■ TASK DIRECTIONS
Copy out all of the data below with no alterations.
---------- SUPPLIED MATERIAL
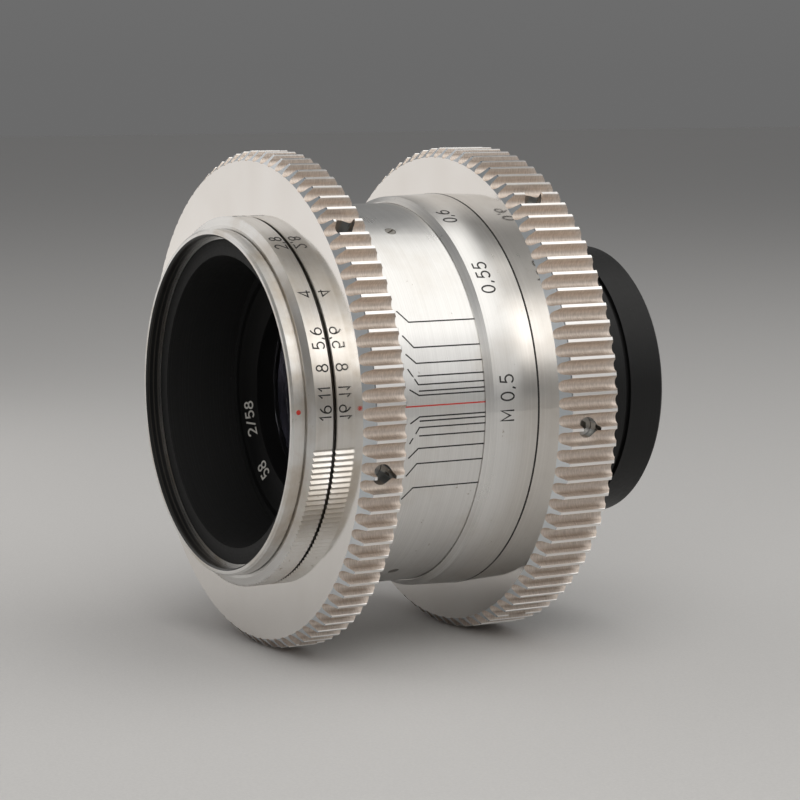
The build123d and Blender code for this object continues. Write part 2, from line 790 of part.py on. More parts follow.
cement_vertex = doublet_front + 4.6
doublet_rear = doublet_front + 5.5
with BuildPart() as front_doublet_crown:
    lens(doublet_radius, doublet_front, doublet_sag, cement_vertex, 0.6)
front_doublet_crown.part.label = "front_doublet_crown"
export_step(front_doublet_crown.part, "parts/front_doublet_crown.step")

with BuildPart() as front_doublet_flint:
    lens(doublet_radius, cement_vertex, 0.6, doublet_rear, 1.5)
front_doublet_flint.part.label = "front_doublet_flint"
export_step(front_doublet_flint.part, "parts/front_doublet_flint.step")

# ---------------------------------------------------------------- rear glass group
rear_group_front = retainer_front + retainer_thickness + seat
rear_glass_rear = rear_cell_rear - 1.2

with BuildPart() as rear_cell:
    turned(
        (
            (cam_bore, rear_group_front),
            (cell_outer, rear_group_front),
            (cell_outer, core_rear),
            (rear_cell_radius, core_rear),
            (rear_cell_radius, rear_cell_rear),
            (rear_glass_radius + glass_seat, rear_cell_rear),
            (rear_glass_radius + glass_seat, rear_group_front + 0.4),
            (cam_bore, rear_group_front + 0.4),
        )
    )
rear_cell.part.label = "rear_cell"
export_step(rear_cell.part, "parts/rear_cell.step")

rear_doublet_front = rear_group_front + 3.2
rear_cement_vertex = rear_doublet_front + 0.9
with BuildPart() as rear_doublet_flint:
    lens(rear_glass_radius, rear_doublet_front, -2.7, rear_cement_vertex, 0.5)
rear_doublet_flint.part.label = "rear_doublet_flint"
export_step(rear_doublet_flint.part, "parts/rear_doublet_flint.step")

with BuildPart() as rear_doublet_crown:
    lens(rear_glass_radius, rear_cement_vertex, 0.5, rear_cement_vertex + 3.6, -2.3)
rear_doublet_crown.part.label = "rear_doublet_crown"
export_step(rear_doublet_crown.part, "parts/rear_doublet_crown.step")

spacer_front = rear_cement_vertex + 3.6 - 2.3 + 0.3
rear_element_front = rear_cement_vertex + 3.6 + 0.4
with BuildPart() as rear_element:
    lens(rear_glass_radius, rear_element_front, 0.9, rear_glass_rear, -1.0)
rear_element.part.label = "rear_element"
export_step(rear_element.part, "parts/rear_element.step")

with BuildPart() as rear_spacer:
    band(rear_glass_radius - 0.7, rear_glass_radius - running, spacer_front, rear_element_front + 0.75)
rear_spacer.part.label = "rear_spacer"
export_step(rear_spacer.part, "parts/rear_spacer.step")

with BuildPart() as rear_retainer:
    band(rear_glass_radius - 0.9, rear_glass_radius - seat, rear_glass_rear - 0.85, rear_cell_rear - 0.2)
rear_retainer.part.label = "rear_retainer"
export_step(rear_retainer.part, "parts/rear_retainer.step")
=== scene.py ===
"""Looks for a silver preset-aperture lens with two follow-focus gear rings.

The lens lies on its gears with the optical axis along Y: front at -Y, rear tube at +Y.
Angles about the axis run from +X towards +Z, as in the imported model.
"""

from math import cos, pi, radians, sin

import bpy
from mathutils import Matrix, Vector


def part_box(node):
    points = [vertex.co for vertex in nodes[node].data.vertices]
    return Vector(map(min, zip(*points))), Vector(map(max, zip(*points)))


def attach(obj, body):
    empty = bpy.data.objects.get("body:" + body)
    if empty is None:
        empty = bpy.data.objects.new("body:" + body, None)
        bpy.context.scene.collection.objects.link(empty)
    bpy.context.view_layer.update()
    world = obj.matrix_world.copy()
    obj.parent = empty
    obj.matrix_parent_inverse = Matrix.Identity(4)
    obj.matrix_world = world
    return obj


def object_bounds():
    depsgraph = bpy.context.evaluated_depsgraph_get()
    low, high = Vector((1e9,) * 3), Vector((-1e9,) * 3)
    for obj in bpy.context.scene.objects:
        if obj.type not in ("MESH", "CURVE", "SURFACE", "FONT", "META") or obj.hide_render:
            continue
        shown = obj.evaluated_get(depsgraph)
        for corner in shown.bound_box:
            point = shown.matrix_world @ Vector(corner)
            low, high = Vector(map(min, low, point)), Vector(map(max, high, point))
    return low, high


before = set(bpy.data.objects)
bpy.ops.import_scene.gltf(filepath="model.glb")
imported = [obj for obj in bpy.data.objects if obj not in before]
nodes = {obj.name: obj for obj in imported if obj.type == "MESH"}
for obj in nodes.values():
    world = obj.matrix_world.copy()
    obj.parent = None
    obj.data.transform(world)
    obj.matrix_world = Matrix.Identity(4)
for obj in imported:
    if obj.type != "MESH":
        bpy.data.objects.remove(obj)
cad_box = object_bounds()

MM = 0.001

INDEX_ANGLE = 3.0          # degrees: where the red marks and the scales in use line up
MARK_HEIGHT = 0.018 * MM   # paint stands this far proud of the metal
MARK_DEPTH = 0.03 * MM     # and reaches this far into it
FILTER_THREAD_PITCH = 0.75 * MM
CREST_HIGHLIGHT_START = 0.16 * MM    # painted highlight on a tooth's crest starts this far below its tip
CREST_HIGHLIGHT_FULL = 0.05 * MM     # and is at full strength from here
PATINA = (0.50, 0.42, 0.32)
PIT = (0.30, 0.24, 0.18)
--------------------
■ RESPONSE TO THE TASK
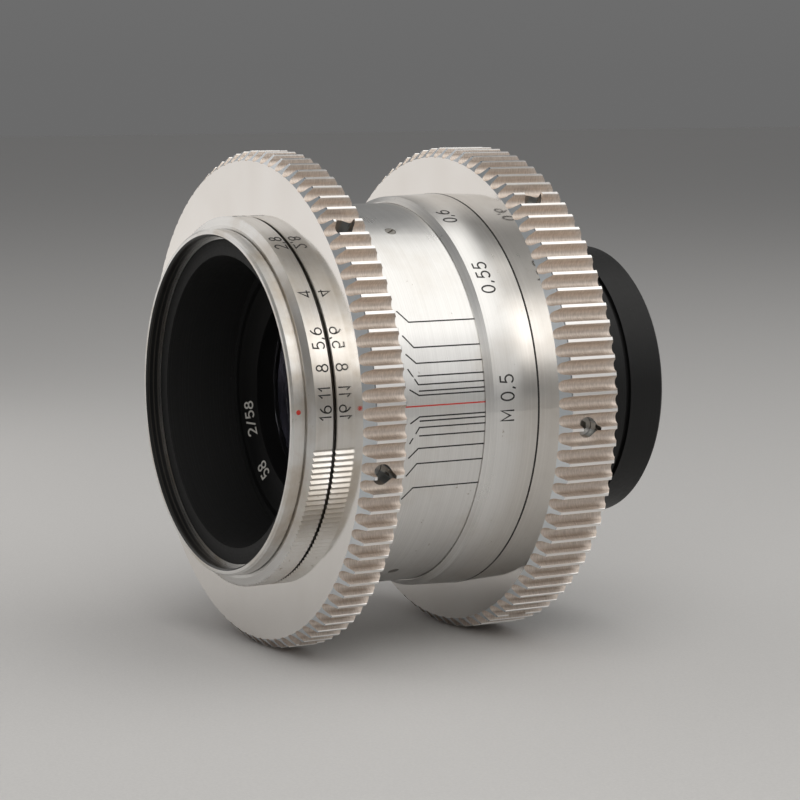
The build123d and Blender code for this object continues. Write part 2, from line 790 of part.py on. More parts follow.
cement_vertex = doublet_front + 4.6
doublet_rear = doublet_front + 5.5
with BuildPart() as front_doublet_crown:
    lens(doublet_radius, doublet_front, doublet_sag, cement_vertex, 0.6)
front_doublet_crown.part.label = "front_doublet_crown"
export_step(front_doublet_crown.part, "parts/front_doublet_crown.step")

with BuildPart() as front_doublet_flint:
    lens(doublet_radius, cement_vertex, 0.6, doublet_rear, 1.5)
front_doublet_flint.part.label = "front_doublet_flint"
export_step(front_doublet_flint.part, "parts/front_doublet_flint.step")

# ---------------------------------------------------------------- rear glass group
rear_group_front = retainer_front + retainer_thickness + seat
rear_glass_rear = rear_cell_rear - 1.2

with BuildPart() as rear_cell:
    turned(
        (
            (cam_bore, rear_group_front),
            (cell_outer, rear_group_front),
            (cell_outer, core_rear),
            (rear_cell_radius, core_rear),
            (rear_cell_radius, rear_cell_rear),
            (rear_glass_radius + glass_seat, rear_cell_rear),
            (rear_glass_radius + glass_seat, rear_group_front + 0.4),
            (cam_bore, rear_group_front + 0.4),
        )
    )
rear_cell.part.label = "rear_cell"
export_step(rear_cell.part, "parts/rear_cell.step")

rear_doublet_front = rear_group_front + 3.2
rear_cement_vertex = rear_doublet_front + 0.9
with BuildPart() as rear_doublet_flint:
    lens(rear_glass_radius, rear_doublet_front, -2.7, rear_cement_vertex, 0.5)
rear_doublet_flint.part.label = "rear_doublet_flint"
export_step(rear_doublet_flint.part, "parts/rear_doublet_flint.step")

with BuildPart() as rear_doublet_crown:
    lens(rear_glass_radius, rear_cement_vertex, 0.5, rear_cement_vertex + 3.6, -2.3)
rear_doublet_crown.part.label = "rear_doublet_crown"
export_step(rear_doublet_crown.part, "parts/rear_doublet_crown.step")

spacer_front = rear_cement_vertex + 3.6 - 2.3 + 0.3
rear_element_front = rear_cement_vertex + 3.6 + 0.4
with BuildPart() as rear_element:
    lens(rear_glass_radius, rear_element_front, 0.9, rear_glass_rear, -1.0)
rear_element.part.label = "rear_element"
export_step(rear_element.part, "parts/rear_element.step")

with BuildPart() as rear_spacer:
    band(rear_glass_radius - 0.7, rear_glass_radius - running, spacer_front, rear_element_front + 0.75)
rear_spacer.part.label = "rear_spacer"
export_step(rear_spacer.part, "parts/rear_spacer.step")

with BuildPart() as rear_retainer:
    band(rear_glass_radius - 0.9, rear_glass_radius - seat, rear_glass_rear - 0.85, rear_cell_rear - 0.2)
rear_retainer.part.label = "rear_retainer"
export_step(rear_retainer.part, "parts/rear_retainer.step")
=== scene.py ===
"""Looks for a silver preset-aperture lens with two follow-focus gear rings.

The lens lies on its gears with the optical axis along Y: front at -Y, rear tube at +Y.
Angles about the axis run from +X towards +Z, as in the imported model.
"""

from math import cos, pi, radians, sin

import bpy
from mathutils import Matrix, Vector


def part_box(node):
    points = [vertex.co for vertex in nodes[node].data.vertices]
    return Vector(map(min, zip(*points))), Vector(map(max, zip(*points)))


def attach(obj, body):
    empty = bpy.data.objects.get("body:" + body)
    if empty is None:
        empty = bpy.data.objects.new("body:" + body, None)
        bpy.context.scene.collection.objects.link(empty)
    bpy.context.view_layer.update()
    world = obj.matrix_world.copy()
    obj.parent = empty
    obj.matrix_parent_inverse = Matrix.Identity(4)
    obj.matrix_world = world
    return obj


def object_bounds():
    depsgraph = bpy.context.evaluated_depsgraph_get()
    low, high = Vector((1e9,) * 3), Vector((-1e9,) * 3)
    for obj in bpy.context.scene.objects:
        if obj.type not in ("MESH", "CURVE", "SURFACE", "FONT", "META") or obj.hide_render:
            continue
        shown = obj.evaluated_get(depsgraph)
        for corner in shown.bound_box:
            point = shown.matrix_world @ Vector(corner)
            low, high = Vector(map(min, low, point)), Vector(map(max, high, point))
    return low, high


before = set(bpy.data.objects)
bpy.ops.import_scene.gltf(filepath="model.glb")
imported = [obj for obj in bpy.data.objects if obj not in before]
nodes = {obj.name: obj for obj in imported if obj.type == "MESH"}
for obj in nodes.values():
    world = obj.matrix_world.copy()
    obj.parent = None
    obj.data.transform(world)
    obj.matrix_world = Matrix.Identity(4)
for obj in imported:
    if obj.type != "MESH":
        bpy.data.objects.remove(obj)
cad_box = object_bounds()

MM = 0.001

INDEX_ANGLE = 3.0          # degrees: where the red marks and the scales in use line up
MARK_HEIGHT = 0.018 * MM   # paint stands this far proud of the metal
MARK_DEPTH = 0.03 * MM     # and reaches this far into it
FILTER_THREAD_PITCH = 0.75 * MM
CREST_HIGHLIGHT_START = 0.16 * MM    # painted highlight on a tooth's crest starts this far below its tip
CREST_HIGHLIGHT_FULL = 0.05 * MM     # and is at full strength from here
PATINA = (0.50, 0.42, 0.32)
PIT = (0.30, 0.24, 0.18)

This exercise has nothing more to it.